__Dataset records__
----

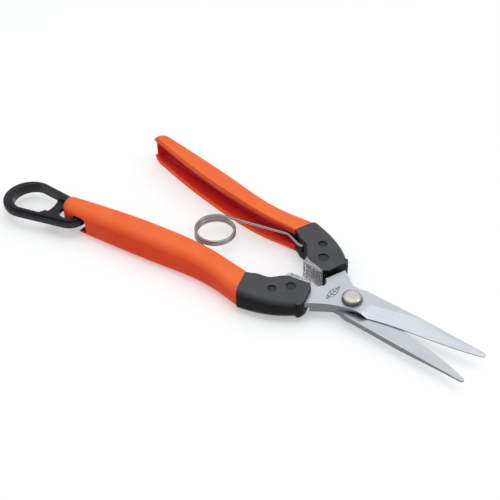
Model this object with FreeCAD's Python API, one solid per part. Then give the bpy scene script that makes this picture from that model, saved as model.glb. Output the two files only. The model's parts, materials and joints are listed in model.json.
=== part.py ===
import FreeCAD, Part
import math
import os

# Floral snips: two straight blades on a domed pivot bolt, pressed-steel channel handles
# with dipped vinyl grips, black neck covers, clear bumpers, a wire coil spring that holds
# the handles open, and a latch loop on the end of the right handle.
#
# +X runs to the blade tips, +Y is left and +Z is up. All shapes are drawn with the pivot
# axis at X = Y = 0 and the plane where the blades touch at Z = 0, in the open pose. They
# are moved at export, so that the origin is the centre of the footprint.
#
# The left half is drawn once. The right half is the same half turned over about the X
# axis, which puts its blade plate on top and its handle on the other side.

V = FreeCAD.Vector
os.makedirs("parts", exist_ok=True)

# ---- driving dimensions, millimetres and degrees ----
close_angle = 8.0           # each half turns by this much from open to closed

plate_thick = 2.3           # each blade plate
edge_land = 0.35            # thickness left at the cutting edge
bore_radius = 2.55
shank_radius = 2.5
head_radius = 4.2
head_height = 2.4
head_round = 1.9
blade_length = 55.5         # pivot to tip
spine_y = -7.3              # of the bottom blade's back edge
tip_radius = 1.1
washer_radius = 4.2
washer_thick = 0.4
nut_across_flats = 8.0
nut_chamfer = 0.86          # radius of the nut's lower face, as a share of its corner radius
nut_height = 4.0            # a plain M5 nut; the bolt ends in the plane that the snips lie on

grip_half_height = 7.25
vinyl_thick = 0.9
steel_thick = 1.2
corner_radius = 4.4         # round between a grip's back and its flat sides
taper_start = -76.0         # from here forwards the handle gets lower towards the neck
taper_end = -20.0
taper_low_half = 5.0        # half height that the taper runs down to
lip_radius = 0.7            # round on the grip's lips
handle_end_x = -129.5
end_radius = 5.0            # round of the handle's end, seen from above
channel_overlap = 3.5       # channel runs this far past the seam, inside the neck
plain_end_depth = 1.8       # the left handle's end is open this far between its flanges
tongue_low = -3.4           # the latch loop's tongue, between these heights
tongue_high = 2.9

seam_x = -38.4              # where the vinyl ends and the neck cover starts
seam_y = 22.0
seam_turn = -19.0           # slope of the seam against the Y axis

neck_rear_half = 5.6
neck_front_half = 4.4
neck_slope_start = 1.0      # ahead of the seam, where the cover starts to get lower
neck_slope_end = 21.0
neck_corner_radius = 2.8
neck_plug_back = -46.0      # the neck's plug inside the channel ends here
neck_plug_inner = 18.9
rivet_radius = 1.5
front_rivet = (-21.9, 10.7)
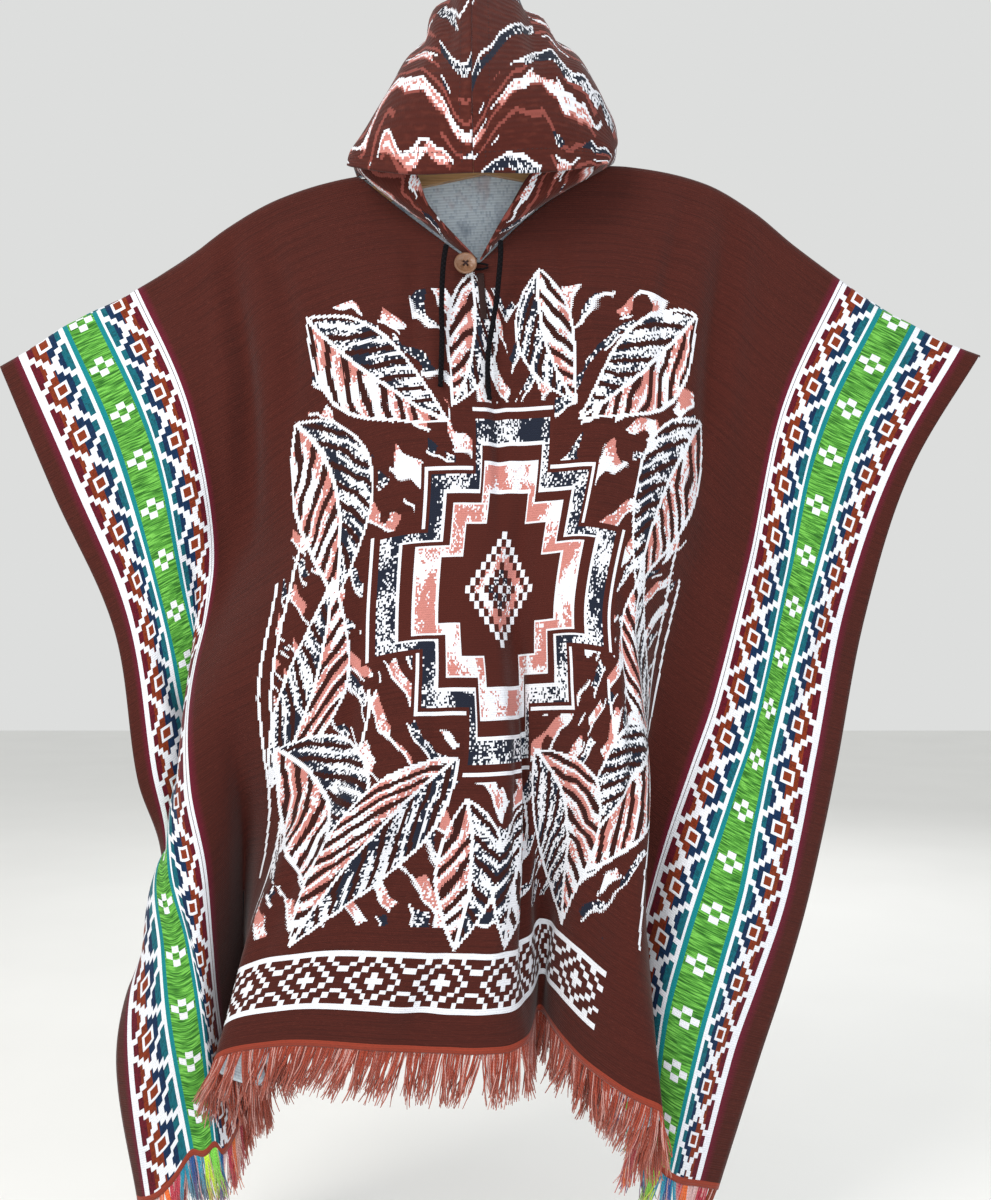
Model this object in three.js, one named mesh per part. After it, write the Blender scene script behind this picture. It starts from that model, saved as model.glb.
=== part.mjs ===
// Hooded Andean poncho on its hanger. Millimetres, +Z up, the front faces -Y.
// The origin is the crown of the hanger's hook, inside the peak of the hood.
import * as THREE from 'three';

// ---- Driving dimensions -------------------------------------------------------------------

const CLOTH = 2.0;            // thickness of the double-woven cloth
const SEAM_GAP = 0.3;         // clearance between pieces that are sewn together
const LENGTH = 940;           // woven length from the shoulder fold to the hem
const FRINGE = 50;            // free warp ends below the hem
const HEM_GAP = 1.5;          // clearance between the hem and the solid of the fringe
const FRINGE_THICKNESS = 1.6;
const SHOULDER_ROLL = 9;      // radius of the fold where the cloth turns over the hanger
const COLUMN = 26;            // widest step across the cloth
const FRONT_ROWS = 15;
const BACK_ROWS = 11;

// The neck is a V cut in the front, bowed on its left, and a shallow scoop in the back.
const NECK = { left: -142, point: -22, right: 126, depth: 122, scoop: 12, ease: 4.4,
  bow: { left: 1.5, right: 1.05 } };

// Distances down from the shoulder fold at which the tables below give the cloth's place.
const STATIONS = [0, 160, 320, 480, 560, 640, 720, 800, LENGTH];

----

__What you should do__
Starting with the line that contains "Model this object in", repeat each line exactly, and stop once the line that contains "import * as THREE from 'three';" has been repeated.

__Answer to the task__
Model this object in three.js, one named mesh per part. After it, write the Blender scene script behind this picture. It starts from that model, saved as model.glb.
=== part.mjs ===
// Hooded Andean poncho on its hanger. Millimetres, +Z up, the front faces -Y.
// The origin is the crown of the hanger's hook, inside the peak of the hood.
import * as THREE from 'three';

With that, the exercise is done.